Голодный, утомленный иду назад. Сегодня сдуру я назначил свидание Анне Ахматовой — ровно в 4 часа. Покупаю по дороге (на последние деньги!) булку, иду на Фонтанку. Ахматова ждала меня. На кухне все убрано, на плите сидит старуха, кухарка Ольги Афанасьевны, штопает для Ахматовой черный чулок белыми нитками.

— Бабушка, затопите печку! — распорядилась Ахматова, и мы вошли в ее узкую комнату, три четверти которой занимает двуспальная кровать, сплошь закрытая большим одеялом. Холод ужасный. Мы садимся у окна, и она жестом хозяйки, занимающей великосветского гостя, подает мне журнал «Новая Россия», только что вышедший под редакцией Адриянова, Тана, Муйжеля и других большевиствующих. <...> я показал ей смешное место в статье Вишняка, <...> но тут заметил, что ее ничуть не интересует мое мнение о направлении этого журнала, что на уме у нее что-то другое. Действительно, выждав, когда я кончу свои либеральные речи, она спросила:

— А рецензии вы читали. Рецензию обо мне. Как ругают!
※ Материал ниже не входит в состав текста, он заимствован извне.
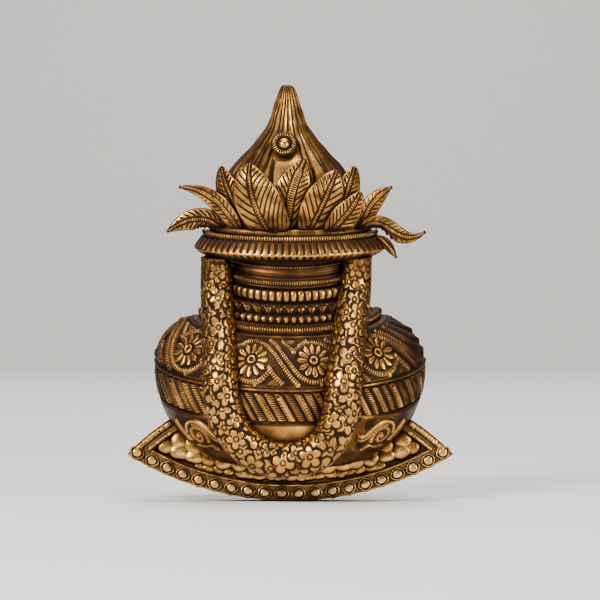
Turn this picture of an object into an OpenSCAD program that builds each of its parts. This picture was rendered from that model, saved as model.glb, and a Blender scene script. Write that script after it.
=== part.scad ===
// Wall-hanging kalash: a water pot in high relief with garland, mango leaves,
// coconut and tray, open at the back, with a swinging hanger ring.
// Front faces -Y, the wall is the plane y = 0, and the lowest edge is at z = 0.

/* [Belly] */
// Widest radius of the pot
belly_r = 68; // [60:1:78]
// How far the belly stands out from the wall
belly_depth = 44; // [36:1:50]
// Height of the belly's curve above its widest level
belly_rise = 31.7; // [30:0.1:36]
// Height of the belly's curve below its widest level
belly_fall = 54; // [50:1:66]
// How far a point drops for each mm that it stands out, as seen from above
pot_drop = 0.34; // [0.2:0.01:0.4]
// Wall of the pot and its rings, measured along the wall plane
wall = 3.2; // [2.4:0.1:4.5]

/* [Bands] */
// Level of the pot's lower edge at the wall
pot_base_z = 26; // [22:1:34]
// Height of the plain foot
foot_h = 16; // [13:1:20]
// Height of the scroll band
scroll_h = 12; // [9:1:15]
// Height of the fluted band
fluted_h = 16; // [12:1:20]
// Height of the ridge under the medallions
ridge_h = 1.5; // [1:0.1:3]
// Height of the medallion band
medallion_h = 21.5; // [18:0.5:23]
// How far the ridge stands off the belly
ridge_lift = 0.9; // [0.4:0.1:2]
// How far the scroll band stands off the belly
scroll_lift = 0.4; // [0:0.1:1]

/* [Neck] */
// Heights of the rope ridge, small flutes, petal ring, neck flutes and neck rope
neck_heights = [4, 4, 5, 6.5, 6.5];
// Outer radii of the same five rings
neck_radii = [46, 40, 36, 33, 32.2];
// Radius of the throat under the collar
throat_r = 31; // [28:1:34]

/* [Collar] */
// Level of the collar's lower face at the wall
collar_z = 124.2; // [123:0.1:130]
// Radius of the collar at its widest
collar_r = 48.5; // [45:0.5:54]
// How far the collar stands out from the wall
collar_depth = 26; // [24:1:32]
// Height of the fluted collar
collar_h = 10; // [8:0.5:13]
// Height of the rope on the collar
collar_rope_h = 2; // [1.5:0.1:3]
// Height of the plain lip
lip_h = 3.5; // [2.5:0.1:5]
// Drop of the collar's rings for each mm that they stand out
collar_drop = 0.2; // [0.1:0.01:0.25]

/* [Coconut] */
// Radius of the coconut at its widest
coconut_r = 33; // [29:1:34]
// Height of the coconut from lip to tip
coconut_h = 69.8; // [60:0.2:80]
// Depth of the coconut over its radius
coconut_flat = 0.6; // [0.5:0.01:0.62]
// Radius of the rosette on the coconut
tika_r = 6; // [4:0.5:8]

/* [Leaves] */
// Thickness of a leaf
leaf_t = 1.6; // [1:0.1:1.8]
// Step between one layer of leaves and the next
leaf_step = 2.6; // [2.5:0.1:3.4]

/* [Garland] */
// Radius of the flower rope
garland_r = 8.6; // [7:0.1:9.5]

/* [Tray] */
// Half of the tray's width, to its points
tray_half_w = 82; // [74:1:94]
// Rise of the front edge from its middle to its points
tray_front_rise = 23; // [18:1:28]
// Rise of the back edge from its points to its middle
tray_back_rise = 35; // [28:1:40]
// How far the front edge stands out from the wall
tray_depth = 16; // [14:0.5:20]
// Lean of the tray's face towards the wall
tray_lean = 9; // [6:0.5:12]
// Wall of the tray
tray_wall = 3; // [2.4:0.1:4]
// Depth of the well behind the beaded border
well_depth = 3; // [2:0.1:4]
// Width of the beaded border
border_w = 6.6; // [6:0.1:9]
// Radius of one bead
bead_r = 2.1; // [1.5:0.1:2.4]
// Number of beads
bead_n = 20; // [12:1:21]

/* [Hanger] */
// Radius of the hanger ring's wire
wire_r = 1.3; // [1:0.1:1.6]
// Mean radius of the hanger ring
hanger_r = 12; // [10:0.5:14]
// Radial clearance of the ring in its lug
hinge_clear = 0.1; // [0.05:0.01:0.1]
// Thickness of the cross strap
strap_t = 2.5; // [2:0.1:4]
// Height of the cross strap
strap_h = 6.5; // [5:0.5:7]

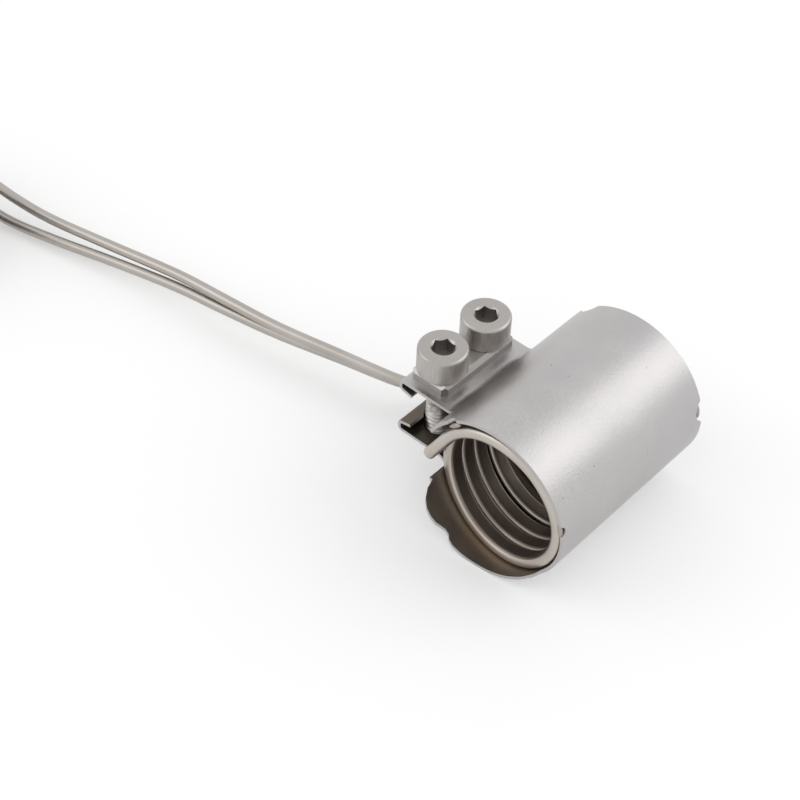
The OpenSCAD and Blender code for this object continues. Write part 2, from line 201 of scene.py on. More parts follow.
def copy_of_node(node, name, bevel, segments=2, sharp=35.0):
    """A copy of a CAD node with its edges broken, as a new piece."""
    piece = bpy.data.objects.new(name, frame["nodes"][node].data.copy())
    SCENE.collection.objects.link(piece)
    pick(piece)
    if piece.data.has_custom_normals:
        bpy.ops.mesh.customdata_custom_splitnormals_clear()
    edit(piece)
    bpy.ops.mesh.select_all(action="SELECT")
    bpy.ops.mesh.remove_doubles(threshold=MERGE_DISTANCE)
    bpy.ops.mesh.dissolve_limited(angle_limit=math.radians(COPLANAR_DEGREES))
    close_edit()
    add_modifier(
        piece, "BEVEL", width=bevel * MM, segments=segments, limit_method="ANGLE",
        angle_limit=math.radians(sharp), use_clamp_overlap=True,
    )
    smooth(piece)
    return piece


def poly_curve(name, points, cyclic=False):
    """A curve through points in millimetres."""
    curve = bpy.data.curves.new(name, "CURVE")
    curve.dimensions = "3D"
    spline = curve.splines.new("POLY")
    spline.points.add(len(points) - 1)
    for made, place in zip(spline.points, points):
        made.co = (place[0] * MM, place[1] * MM, place[2] * MM, 1.0)
    spline.use_cyclic_u = cyclic
    piece = bpy.data.objects.new(name, curve)
    SCENE.collection.objects.link(piece)
    return piece


def cut_flat(piece, place, normal):
    """Cuts away what lies on the normal's side of a plane, and closes the cut."""
    edit(piece)
    bpy.ops.mesh.select_all(action="SELECT")
    bpy.ops.mesh.bisect(
        plane_co=place, plane_no=normal, use_fill=True, clear_outer=True, threshold=CUT_TOLERANCE
    )
    close_edit()


# Node groups and finishes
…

Я взял книгу и в конце увидел очень почтительную, но не восторженную статью Голлербаха 17. Бедная Анна Андреевна. Если бы она только знала, какие рецензии ждут ее впереди! — Этот Голлербах,— говорила она,— присылал мне стихи, очень хвалебные. Но вот в книжке о Царском Селе — черт знает что он написал обо мне 18. Смотрите! — Оказывается, в книжке об Анне Ахматовой Голлербах осмелился указать, что девичья фамилия Ахматовой — Горенко!! — И как он смел! Кто ему позволил! Я уже просила Лернера передать ему, что это черт знает что!
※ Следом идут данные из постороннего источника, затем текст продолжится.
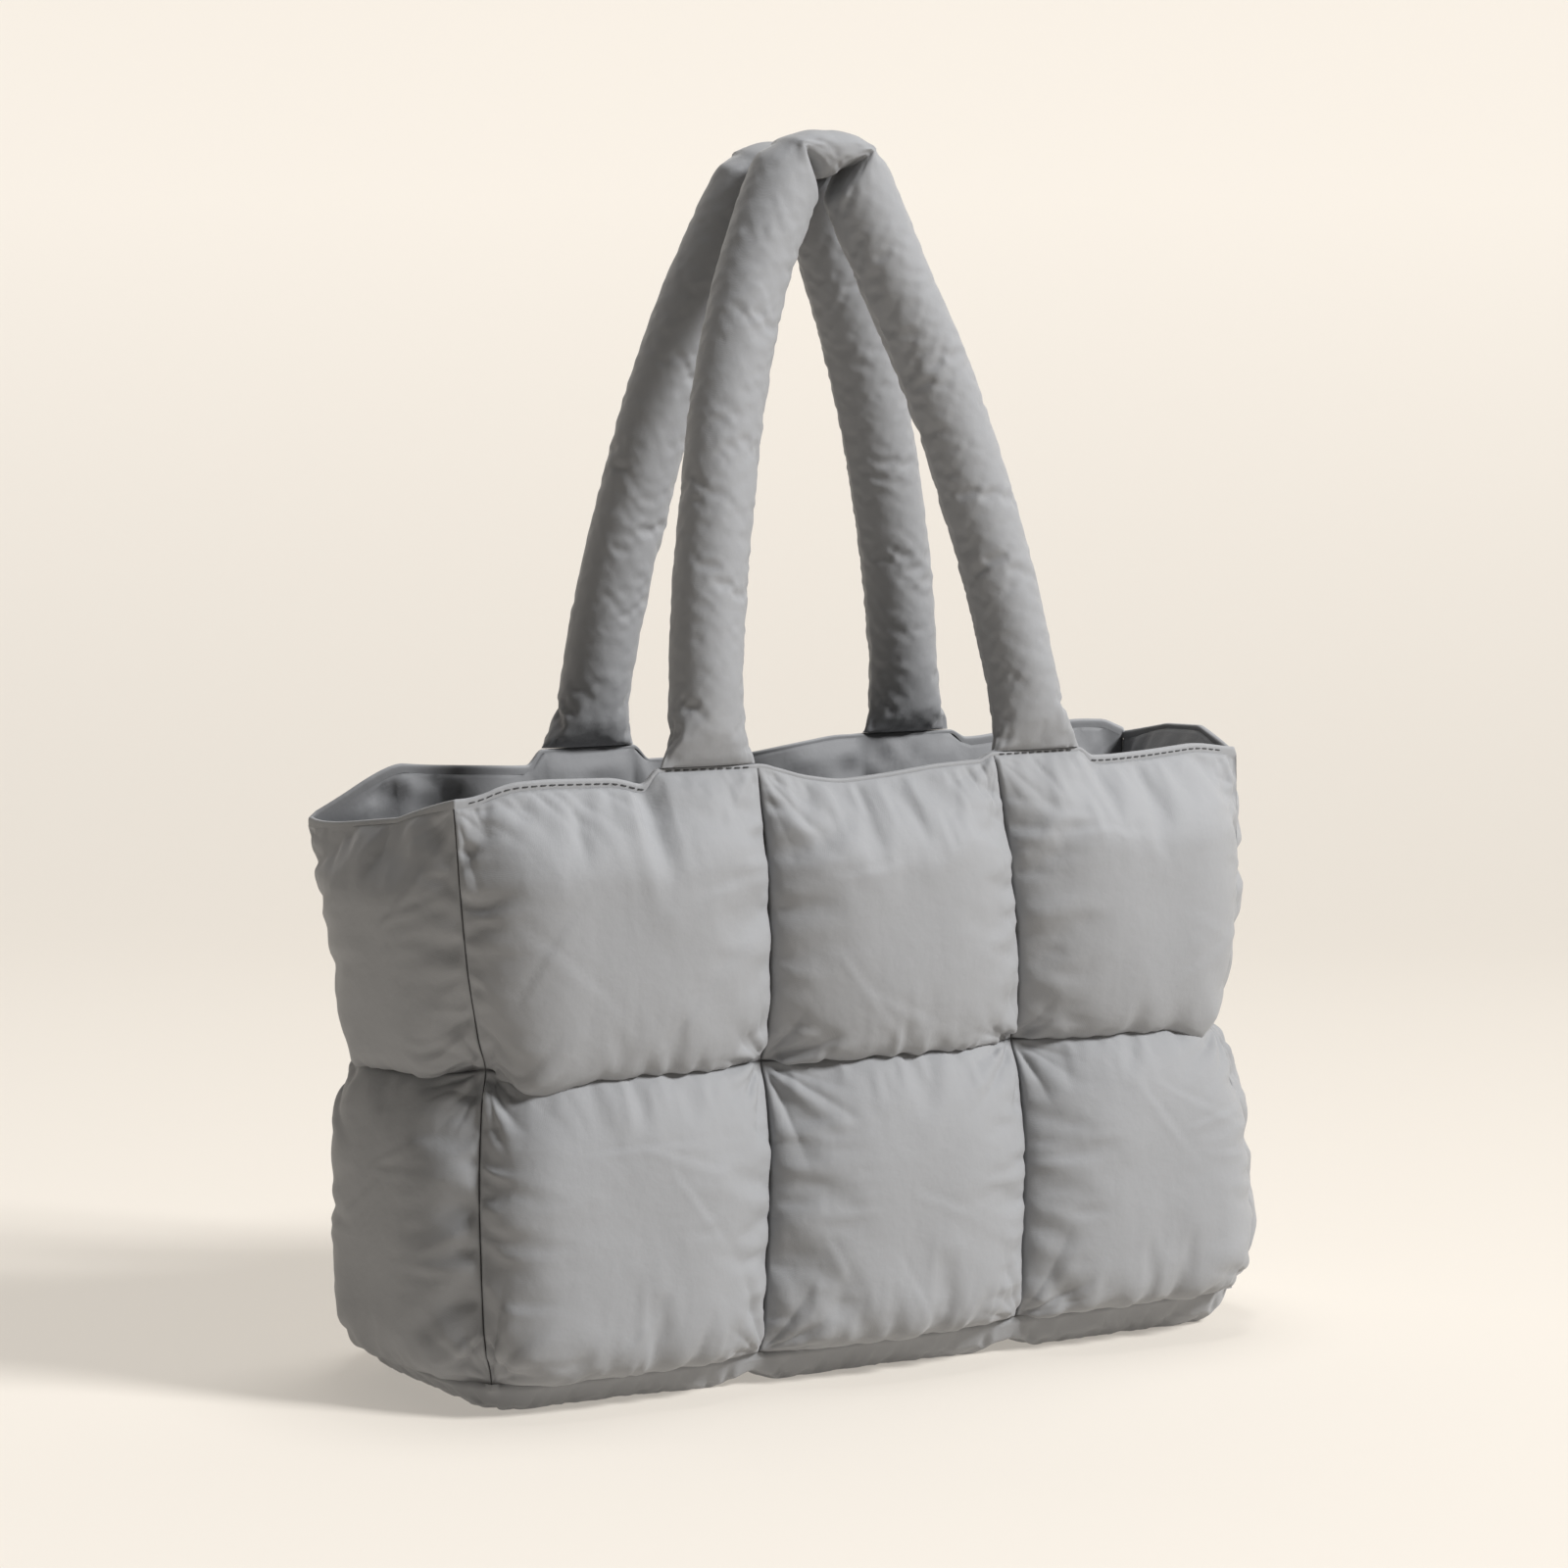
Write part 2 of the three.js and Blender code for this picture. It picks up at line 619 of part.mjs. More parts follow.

Чувствовалось, что здесь главный пафос ее жизни, что этим, в сущности, она живет больше всего.

— Дурак такой! — говорила она о Голлербахе.— У его отца была булочная, и я гимназисткой покупала в их булочной булки,— отсюда не следует, что он может называть меня... Горенко.

Чтобы проверить свое ощущение, я сказал поэтессе, что у меня в Студии раскол между студистами: одни за Ахматову, другие против.

— И знаете, среди противников есть тонкие и умные люди. Например, одна моя слушательница с неподвижным лицом, без жестов, вдруг, в минувший четверг, прочитала о вас доклад — сокрушительный,— где доказывала, что вы усвоили себе эстетику «Старых Годов», курбатовского «Петербурга», что ваша Флоренция, ваша Венеция — мода, что все ваши позы кажутся ей просто позами.

Это так взволновало Ахматову, что она почувствовала потребность аффектировать равнодушие, стала смотреть в зеркало, поправлять челку, и великосветски сказала:

— Очень, очень интересно! Принесите мне, пожалуйста, почитать этот реферат.

Мне стало страшно жаль эту трудноживущую женщину. Она как-то вся сосредоточилась на себе, на своей славе — и еле живет другим. Показала мне тетрадь своих новых стихов, квадратную, большую: — Вот, хватило бы на новую книжку, но критики опять скажут: «Ахматова повторяется». Нет, я лучше издам ее в Париже, пусть мне оттуда чего-нибудь пришлют!

За границей, по ее словам, критика гораздо добрее.— В Берлине вышла «Новая Русская Книга» 19— там обо мне — да и обо всех — самые горячие отзывы. Я — гений, Ремизов — гений, Андрей Белый — гений.

— Ну, что, у вас теперь много денег? — спросил я.— Да, да, много. За «Белую стаю» я получила сразу 150 000 000, могла сшить платье себе, Левушке послала — вот хочу послать маме, в Крым. У меня большое горе: нас было четыре сестры, и вот третья умирает от чахотки 20. Мама так и пишет: «умирает». В больнице. Я знаю, что они очень нуждаются, и никак не могу послать. Мама пишет: «по почте не посылай!»

Заговорили о голодающих. Я предложил ей свою идею: детская книга для Европы и Америки. Она горячо согласилась.

В комнате стало жарко. Она сварила мне в кастрюле кофе, сама быстро поставила столик, чудесно справилась с вьюшками печки, и тут только я заметил, как идет ей ее новое платье.

— Это материя из Дома Ученых!

Я достал из кармана булку и стал уплетать. Это был мой обед.

Она жаловалась на Анну Николаевну (вдову Гумилева): — Вообразите, у Наппельбаумов Волфсон просит у нее стихов, а она дает ему подлинный автографГумилева. Даже не потрудилась переписать.— Что вы делаете?! — крикнула я и заставила Иду Наппельбаум переписать. Вот какая она некультурная.